The Bottom Line: Your Alaska Survival Kit Is Your Seatbelt

You would not drive without a seatbelt in Alaska. You should not drive without a survival kit either. The kit is not optional gear for extreme adventurers.

It is a basic safety requirement for anyone on Alaska highways.

The stakes are simple. Rescue takes hours. Cold kills fast.

A well stocked kit fills the gap between a breakdown and a ride home. Build your kit around the five categories of shelter, food, water, communication, and recovery. Store it in the cabin.

Check it twice a year.

That is the difference between an Alaska driver who is prepared and one who is not. Choose prepared.

Frequently Asked Questions

How much does a good Alaska survival kit cost?

A quality kit runs 200 to 600 dollars total. The satellite messenger is the biggest single cost at 250 to 400 dollars. Food, shelter, and recovery gear add another 150 to 250 dollars.

That is cheap insurance compared to a helicopter rescue.

Can I just use a pre-made emergency kit from a store?

No. Store kits are designed for moderate climates and short waits. They lack proper shelter, reliable communication, and cold rated gear.

You need to build a custom kit for Alaska conditions.

How long can I run my car for heat while stranded?

A full tank lasts 15 to 20 hours idling at 40 below. Conserve fuel by running the engine for 10 minutes each hour.
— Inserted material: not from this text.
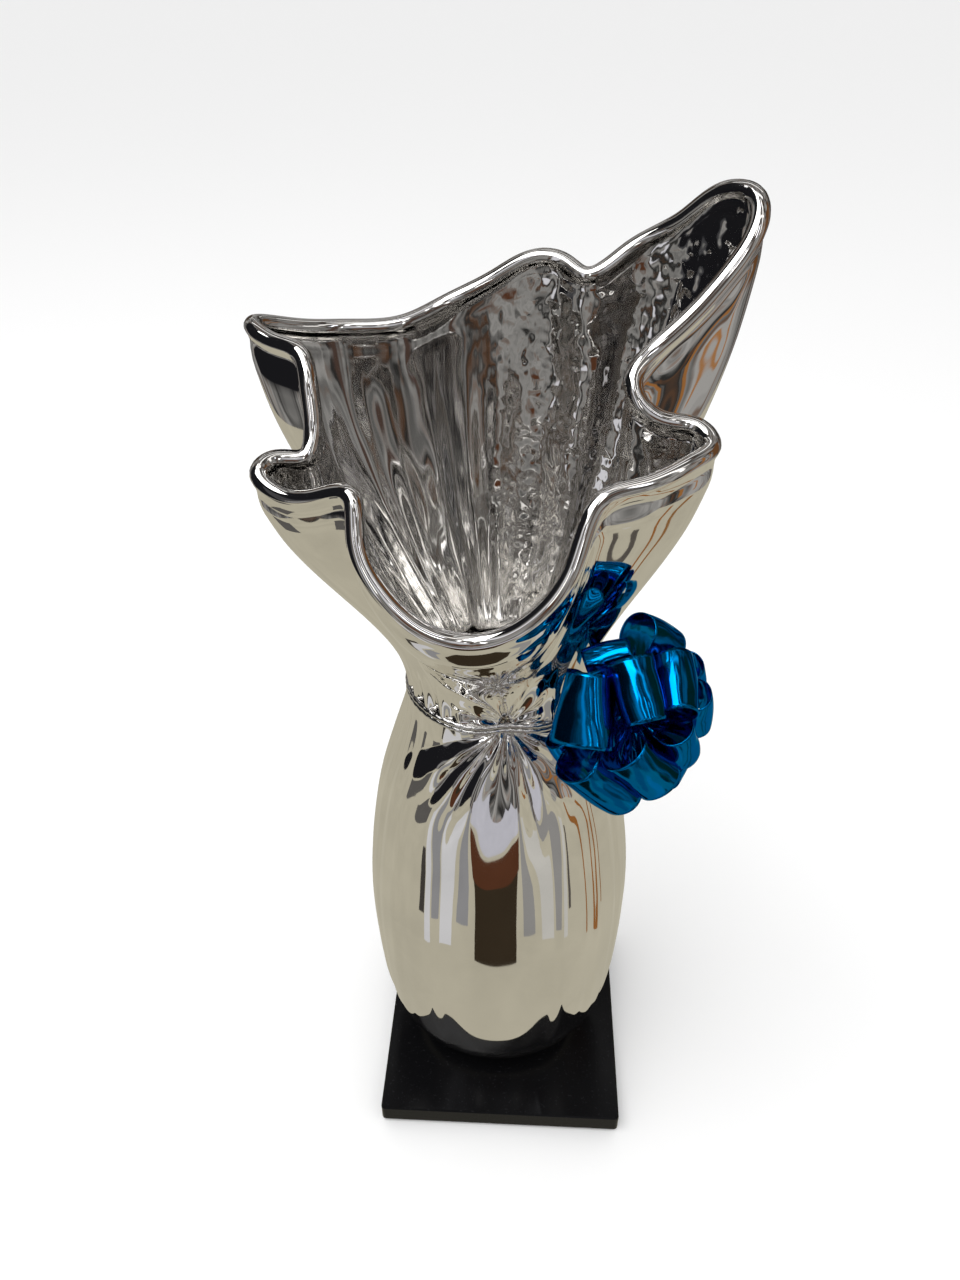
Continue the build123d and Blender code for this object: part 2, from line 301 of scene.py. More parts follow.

That keeps the cabin above freezing without draining the tank too fast.

Do I really need a satellite messenger for Alaska driving?

Yes, if you drive any remote highway. Cell service is nonexistent on the Dalton, Denali, and most of the Richardson Highway. A satellite messenger is the only way to call for help.

What is the most common Alaska survival kit mistake?

Packing the kit in the trunk where it freezes solid. Keep it in the passenger cabin. Batteries drain, water freezes, and food becomes inedible when stored at 40 below in an unheated trunk.